DIRECTION - Every line that includes the word "More" is to be listed.

# INPUT RECORDS start

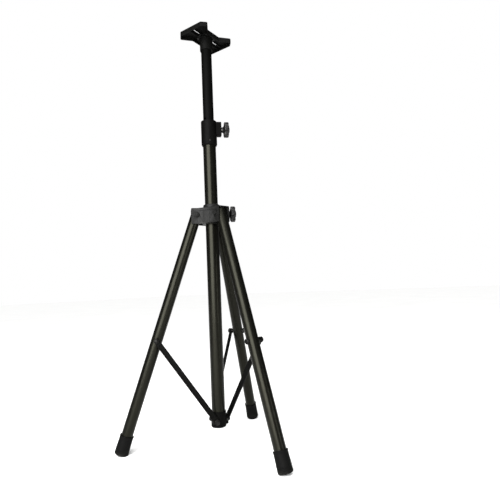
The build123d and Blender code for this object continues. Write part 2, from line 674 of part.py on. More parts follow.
# ---- top plate ----------------------------------------------------------------------
rivet_spread = plate_rivet_circle_d / 2
slot_centres = [(-slot_spacing / 2, 0), (slot_spacing / 2, 0)]
with BuildPart() as plate_socket:
    extrude(disc_sketch(Plane.XY.offset(socket_bottom), socket_d), amount=socket_length)
    chamfer(plate_socket.edges().group_by(Axis.Z)[0], socket_edge)
    extrude(disc_sketch(Plane.XY.offset(plate_underside), socket_flange_d), amount=-socket_flange)
    extrude(disc_sketch(Plane.XY.offset(socket_bottom), mast_d), amount=socket_length, mode=Mode.SUBTRACT)
    with BuildSketch(Plane.XY.offset(plate_underside)):
        with PolarLocations(rivet_spread, plate_rivet_count, start_angle=45):
            Circle(plate_rivet_d / 2)
        with Locations(*slot_centres):
            SlotOverall(slot_length, slot_width)
    extrude(amount=-socket_flange, mode=Mode.SUBTRACT)
    for azimuth in (0, 180):
        grub = outward_plane(azimuth, 0, plate_underside - grub_below_flange)
        extrude(disc_sketch(grub, grub_d), amount=socket_d, mode=Mode.SUBTRACT)
plate_socket.part.label = "plate_socket"
export_step(plate_socket.part, "parts/plate_socket.step")

with BuildPart() as socket_screws:
    for azimuth in (0, 180):
        grub = outward_plane(azimuth, mast_r, plate_underside - grub_below_flange)
        grub_length = socket_wall - grub_set_back
        extrude(disc_sketch(grub, grub_d), amount=grub_length)
        extrude(hexagon_sketch(grub.offset(grub_length), grub_d / 2),
                amount=-grub_socket_depth, mode=Mode.SUBTRACT)
socket_screws.part.label = "socket_screws"
export_step(socket_screws.part, "parts/socket_screws.step")


def plate_outline(plane, inset):
    """Two straight ends joined by waisted sides, with cut corners."""
    end = plate_length / 2
    side = plate_width / 2
    with BuildSketch(plane) as outline:
        with BuildLine():
            corners = [(end, side - plate_corner_cut),
                       (end - plate_corner_cut, side),
                       (plate_waist_length / 2, plate_waist / 2)]
            ring = corners + [(-x, y) for x, y in reversed(corners)]
            ring += [(-x, -y) for x, y in ring]
            Polyline(*ring, close=True)
        make_face()
        outer_corners = [v for v in outline.vertices() if abs(v.X) > plate_waist_length / 2 + 1]
        waist_corners = [v for v in outline.vertices() if abs(v.X) <= plate_waist_length / 2 + 1]
        fillet(outer_corners, plate_corner_r)
        fillet(waist_corners, plate_waist_r)
        if inset:
            offset(amount=-inset)
    return outline.sketch


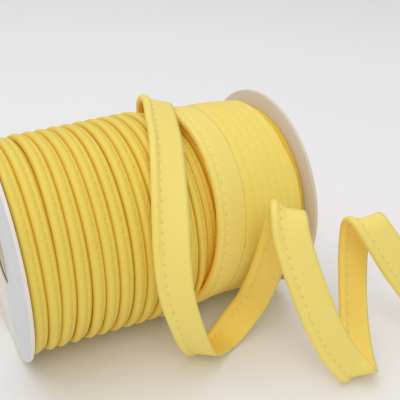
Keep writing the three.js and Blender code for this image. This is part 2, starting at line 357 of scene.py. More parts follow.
# %% A skin over rings
def skin(name, rings, across, along, finishes, closed=False, pick=None):
    """rings is steps x sides x 3 in millimetres; across and along are the map's numbers."""
    steps, sides = rings.shape[:2]
    mesh = bpy.data.meshes.new(name)
    faces = []
    chart = []
    kinds = []
    last = steps if closed else steps - 1
    for i in range(last):
        j = (i + 1) % steps
        for k in range(sides):
            m = (k + 1) % sides
            faces.append((i * sides + k, i * sides + m, j * sides + m, j * sides + k))
            chart += [(across[k], along[i]), (across[k + 1], along[i])]
            chart += [(across[k + 1], along[i + 1]), (across[k], along[i + 1])]
            kinds.append(pick[k] if pick else 0)
    if not closed:
        faces.append(tuple(range(sides))[::-1])
        faces.append(tuple((steps - 1) * sides + k for k in range(sides)))
        chart += [(across[k], along[0]) for k in range(sides)][::-1]
        chart += [(across[k], along[-1]) for k in range(sides)]
        kinds += [0, 0]
    mesh.from_pydata(place(rings.reshape(-1, 3)).tolist(), [], faces)
    chart_layer = mesh.uv_layers.new(name="strip")
    chart_layer.data.foreach_set("uv", (MM * np.array(chart)).ravel())
    mesh.polygons.foreach_set("material_index", kinds)
    mesh.polygons.foreach_set("use_smooth", [True] * len(faces))
    for finish in finishes:
        mesh.materials.append(finish)
    piece = bpy.data.objects.new(name, mesh)
    bpy.context.scene.collection.objects.link(piece)
    tidy_normals(mesh)
    return piece


def tidy_normals(mesh):
    work = bmesh.new()
    work.from_mesh(mesh)
    bmesh.ops.recalc_face_normals(work, faces=work.faces)
    work.to_mesh(mesh)
    work.free()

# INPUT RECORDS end

WRITTEN RESPONSE -
The build123d and Blender code for this object continues. Write part 2, from line 674 of part.py on. More parts follow.
Keep writing the three.js and Blender code for this image. This is part 2, starting at line 357 of scene.py. More parts follow.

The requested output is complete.